Be prepared to show receipts in case of an IRS audit. A best practice is to keep both paper and digital receipts for any medical expenses you might want reimbursed from your HSA. All requested reimbursements should be exactly the cost of the medical expense to the cent. If you’re enrolled in an employer-sponsored health plan through Fidelity or if you have a Fidelity Health Savings Account® (HSA), our Fidelity Health App can help you manage your health care expenses.

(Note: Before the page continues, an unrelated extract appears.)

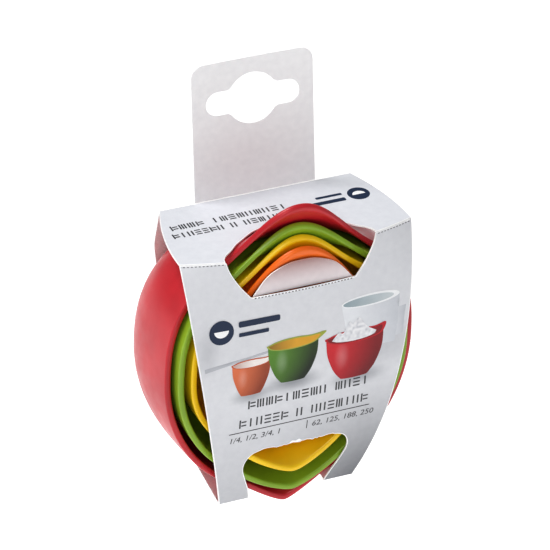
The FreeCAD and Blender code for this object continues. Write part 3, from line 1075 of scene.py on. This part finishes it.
def front_print():
    sheet = Print(front_outer)
    outline = front_outline()
    sheet.strip(outline, 0.32, BRIGHT, closed=True)
    pictures(sheet)
    emblem(sheet, (-21.5, 23.4), 25.5, 1)
    heading(sheet, (9, 4), -20.2, 25.0, -8.6, -5.2, 3)
    heading(sheet, (6, 1, 7), -23.0, 25.0, -16.3, -12.7, 4)
    sheet.patch(lozenge(-26.5, 25.4, -18.35, -18.0), LETTER, lift=0.03)
    numerals(sheet, "1/4, 1/2, 3/4, 1", -26.4, -22.4, 3.3)
    sheet.patch(lozenge(2.3, 2.6, -22.9, -19.2), LETTER, lift=0.03)
    numerals(sheet, "62, 125, 188, 250", 4.2, -22.4, 3.3)
    perforation(sheet, [(-17.6 + 1.2 * i, WINDOW_LOW_Z - 0.3) for i in range(30)], 0.62, 0.36)
    for sign in (1, -1):
        across = [(sign * (28.2 + 1.25 * i), TOP_Z - 0.75) for i in range(11)]
        perforation(sheet, across, 0.6, 0.26)
    torn = [(-3.4, -28.3), (-2.4, -27.3), (-1.0, -27.7), (0.3, -27.2), (1.6, -28.3), (0.0, -28.5)]
    sheet.patch(torn, BRIGHT, step=2.0, lift=0.03)
    return sheet.finish("front_print", "front_panel", Vector((0, -1, 0)))


def top_print():
    sheet = Print(top_outer)
    sheet.strip(top_outline(), 0.3, BRIGHT, closed=True)
    emblem(sheet, (24.5, 18.5), 23.0, -1)
    heading(sheet, (4, 9), -36.0, 6.5, 18.4, 21.4, 3)
    heading(sheet, (7, 1, 6), -37.2, 4.5, 13.4, 16.4, 4)
    return sheet.finish("top_print", SLEEVE_BODY, Vector((0, 0, 1)))


def build_sleeve():
    crease_rows = []
    for i in range(81):
        x = -40 + i
        crease_rows += [(x, TOP_Z - 0.42), (x, TOP_Z - 0.85)]
    card_piece("front_panel", "front_panel", front_outline(), [], front_outer, front_inner, front_print_and_shade,
               rows=crease_rows)
    top_rows = []
    for i in range(81):
        x = -40 + i
        top_rows += [(x, crease_y(x) + 0.45), (x, crease_y(x) + 0.9)]
    card_piece("top_panel", SLEEVE_BODY, top_outline(), [], top_outer, top_inner,
               plain_tint(linear("#E3E5EA")), rows=top_rows)
    grey = plain_tint(linear("#DADCE0"))
    card_piece("bottom_panel", SLEEVE_BODY, bottom_outline(), [], bottom_outer, bottom_inner, grey)
    card_piece("back_panel", SLEEVE_BODY, back_outline(), [], back_outer, back_inner, grey)
    card_piece("glue_lap", SLEEVE_BODY, lap_outline(), [], lap_outer, lap_inner, grey)
    card_piece("hang_tab", "hang_tab", tab_outline(), [hang_hole()], tab_outer, tab_inner,
               plain_tint(linear("#F7F7F8")))
    card_piece("top_window_flap", "top_window_flap", flap_outline(), [], flap_outer, flap_inner,
               flap_painted_shade)


# ---- camera, floor and light ----
# The view's angles are in degrees, its distance in metres, and its lens and aim in millimetres.
VIEW_TURN = 24.74
VIEW_RISE = 33.13
VIEW_ROLL = 1.82
VIEW_DISTANCE = 1.2758
VIEW_LENS = 246.6
VIEW_AIM = (-5.08, 28.29)
FLOOR_DROP = 0.13
FLOOR_HALF = 3.0
FLOOR_GLOW = 0.45
SKY_STRENGTH = 0.36
VIEW_GAMMA = 0.82


def build_camera():
    turn, rise, roll = (math.radians(a) for a in (VIEW_TURN, VIEW_RISE, VIEW_ROLL))
    back = Vector((-math.cos(rise) * math.sin(turn), -math.cos(rise) * math.cos(turn), math.sin(rise)))
    right = Vector((math.cos(turn), -math.sin(turn), 0))
    up = back.cross(right)
    right, up = (math.cos(roll) * right + math.sin(roll) * up,
                 math.cos(roll) * up - math.sin(roll) * right)
    camera = bpy.data.objects.new("camera", bpy.data.cameras.new("camera"))
    bpy.context.scene.collection.objects.link(camera)
    camera.data.sensor_width = 36.0
    camera.data.lens = VIEW_LENS
    camera.data.clip_start = 0.05
    camera.data.clip_end = 20.0
    camera.location = RIM_CENTRE + back * VIEW_DISTANCE
    aim = RIM_CENTRE + (right * VIEW_AIM[0] + up * VIEW_AIM[1]) * MM
    backward = (camera.location - aim).normalized()
    right = up.cross(backward).normalized()
    up = backward.cross(right)
    camera.rotation_mode = "QUATERNION"
    camera.rotation_quaternion = Matrix((right, up, backward)).transposed().to_quaternion()
    bpy.context.scene.camera = camera


def build_floor():
    half, z = FLOOR_HALF, CAD_BOX[0].z - FLOOR_DROP
    corners = [(-half, -half, z), (half, -half, z), (half, half, z), (-half, half, z)]
    material, nodes, links = new_material("pale_floor")
    shader = nodes["Principled BSDF"]
    shader.inputs["Base Color"].default_value = (0.94, 0.94, 0.94, 1)
    shader.inputs["Roughness"].default_value = 0.9
    shader.inputs["Emission Color"].default_value = (1, 1, 1, 1)
    shader.inputs["Emission Strength"].default_value = FLOOR_GLOW
    floor = make_piece("floor", corners, [(0, 1, 2, 3)], [material])


def soft_light(name, spot_at, size, power):
    light = bpy.data.objects.new(name, bpy.data.lights.new(name, "AREA"))
    light.data.shape = "SQUARE"
    light.data.size = size
    light.data.energy = power
    light.location = RIM_CENTRE + Vector(spot_at)
    direction = RIM_CENTRE - light.location
    light.rotation_mode = "QUATERNION"
    light.rotation_quaternion = direction.to_track_quat("-Z", "Y")
    bpy.context.scene.collection.objects.link(light)


def build_light():
    world = bpy.data.worlds.new("studio")
    world.use_nodes = True
    sky = world.node_tree.nodes["Background"]
    sky.inputs["Color"].default_value = (1.0, 1.0, 1.0, 1)
    sky.inputs["Strength"].default_value = SKY_STRENGTH
    bpy.context.scene.world = world
    soft_light("key", (-0.6, 0.25, 1.4), 0.6, 15.0)
    soft_light("front", (-0.6, -1.3, 0.9), 0.6, 7.5)
    soft_light("side", (-1.3, 0.4, 0.3), 0.6, 2.0)


def set_tones():
    """The plain transform, because the default one greys the pale floor and the bright plastic."""
    view = bpy.context.scene.view_settings
    view.view_transform = "Standard"
    view.gamma = VIEW_GAMMA


for cup_node in CUPS:
    build_cup(cup_node)
build_sleeve()
front_print()
top_print()
build_camera()
build_floor()
build_light()
set_tones()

Supercharging your retirement savings
If you have access to an HSA, you could use it as a supplemental way to save for retirement. You could pay your qualified medical expenses out of pocket and let your HSA contributions potentially grow throughout your working years. This could add up by the time you stop working, especially if you start contributing while you’re young. You can also use your HSA to pay for nonqualified medical expenses in retirement. You just would have to pay federal and potentially state and local taxes on the withdrawals, but you wouldn’t have to pay any penalties. Here are 5 ways HSAs can help with your retirement.
Your HSA is always yours
Even if your employer sponsors the health plan that makes you eligible for an HSA, they don’t own your HSA. You do. That’s a big difference between an HSA vs. FSA. FSAs (flexible spending accounts) are owned by your employer. If you leave your job, you forfeit all funds in the account upon your departure, unless you enroll in the Consolidated Omnibus Budget Reconciliation Act (COBRA). When you change jobs, your HSA funds can travel with you. An HSA rollover may help you save on fees if your previous employer charges to maintain former employee HSAs.